Wenn man mal nachzählt, wie oft ich das Wort “Caipirinha” geschrieben habe, kann man daraus schließen, dass wir dieses Getränk lieben gelernt haben. Denn auch für nicht so Trinkfreudige oder für diejenigen, die den “puren” Caipi nicht so mögen, gibt es zahlreiche, wesentlich süßere Varianten. Von Wassermelone über Erdbeere zu Mango und zurück, auch hier spürt man die Experimentierfreude der Brasilianer wieder. Die Churrascarias wurden auch hier natürlich nicht ausgelassen und zum Abschluss gibt es Açaí, eine Art “shaved Eis”, gemacht aus der Frucht einer bestimmten Palme. Der Geschmack ist außergewöhnlich und leider schwer zu beschreiben, aber besonders in der süßen Variante mit Schokolade und verschiedenen Beeren sehr zu empfehlen. 

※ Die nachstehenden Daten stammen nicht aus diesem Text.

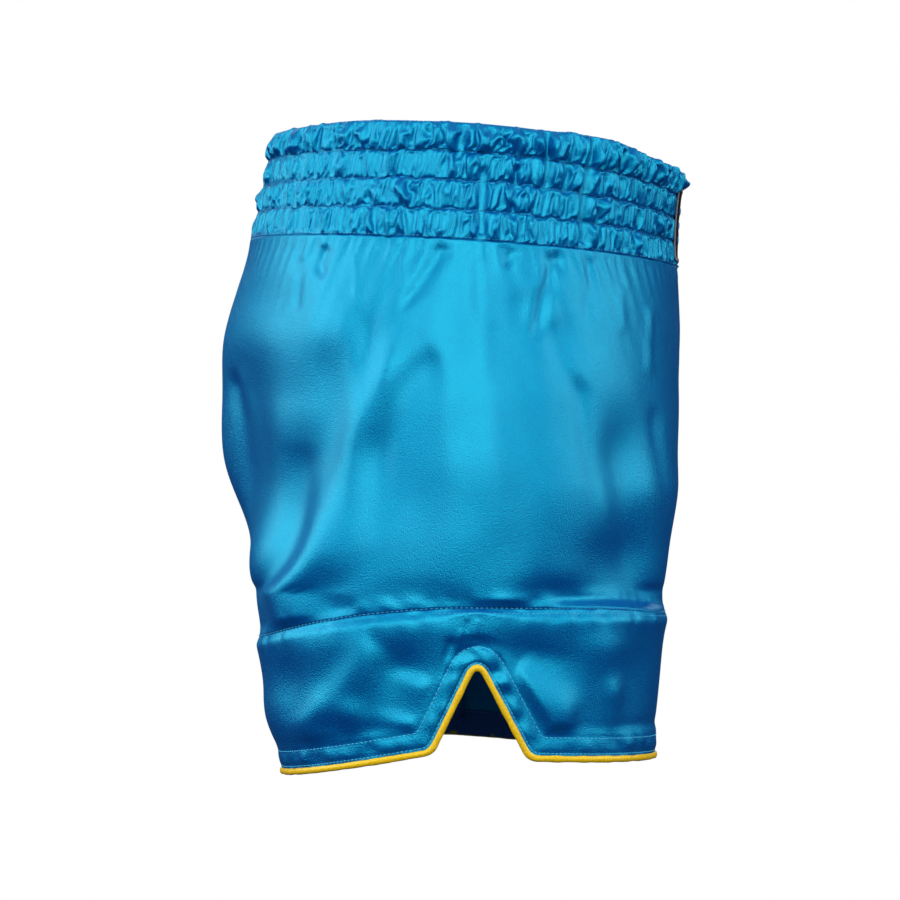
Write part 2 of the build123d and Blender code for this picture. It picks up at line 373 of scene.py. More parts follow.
def gather(name, cut, sewn, seeds, pins, bending, backing=None):
    """Squeezes a flat sheet from its cut size to its sewn size and lets it buckle on the way.

    cut and sewn are the same grid of points, (rows, columns, 3) in millimetres as (along, out, up).
    seeds starts the folds off. pins maps a weight to the points held at their sewn place. backing
    is how far in the cloth may go, where something lies behind it. Returns the gathered points.
    """
    rows, columns, _ = cut.shape
    sheet = make_mesh(name, cut + seeds, grid_faces(rows, columns), bare)
    sheet.shape_key_add(name="cut")
    key = sheet.shape_key_add(name="sewn")
    key.data.foreach_set("co", (sewn * MM).astype(np.float32).ravel())
    for step, value in ((1, 0), (SQUEEZE_FRAMES, 1)):
        key.value = value
        key.keyframe_insert("value", frame=step)
    group = sheet.vertex_groups.new(name="pins")
    for weight, held in pins.items():
        group.add([int(i) for i in held], weight, "REPLACE")
    cloth = sheet.modifiers.new("cloth", "CLOTH")
    settings, collisions = cloth.settings, cloth.collision_settings
    settings.quality, settings.mass, settings.air_damping = 5, 0.1, 1.0
    settings.tension_stiffness, settings.compression_stiffness = 12, 12
    settings.shear_stiffness, settings.bending_stiffness = 2, bending
    settings.tension_damping, settings.compression_damping = 8, 8
    settings.vertex_group_mass = "pins"
    settings.effector_weights.gravity = 0.0
    collisions.use_self_collision = False
    collisions.use_collision = backing is not None
    helpers = [sheet]
    if backing is not None:
        collisions.distance_min, collisions.collision_quality = CLOTH_GAP, 2
        helpers.append(wall_behind(name, cut, backing))
    cloth.point_cache.frame_start, cloth.point_cache.frame_end = 1, FRAMES
    for step in range(1, FRAMES + 1):
        bpy.context.scene.frame_set(step)
    done = sheet.evaluated_get(bpy.context.evaluated_depsgraph_get()).data
    points = np.empty(rows * columns * 3, np.float32)
    done.vertices.foreach_get("co", points)
    for helper in helpers:
        bpy.data.objects.remove(helper)
    bpy.context.scene.frame_set(1)
    return points.reshape(rows, columns, 3).astype(float) / MM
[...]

Rio de Janeiro hat uns verzaubert und wir lassen uns sicherlich nicht die Gelegenheit entgehen, noch einmal (oder zweimal) hierher zu kommen. Es ist die perfekte Kombination aus Stadt- und Strandurlaub und mit einer immer bestehenden Wahrscheinlichkeit, einen Caipirinha in die Hand zu bekommen, kann sie noch zu viel mehr werden.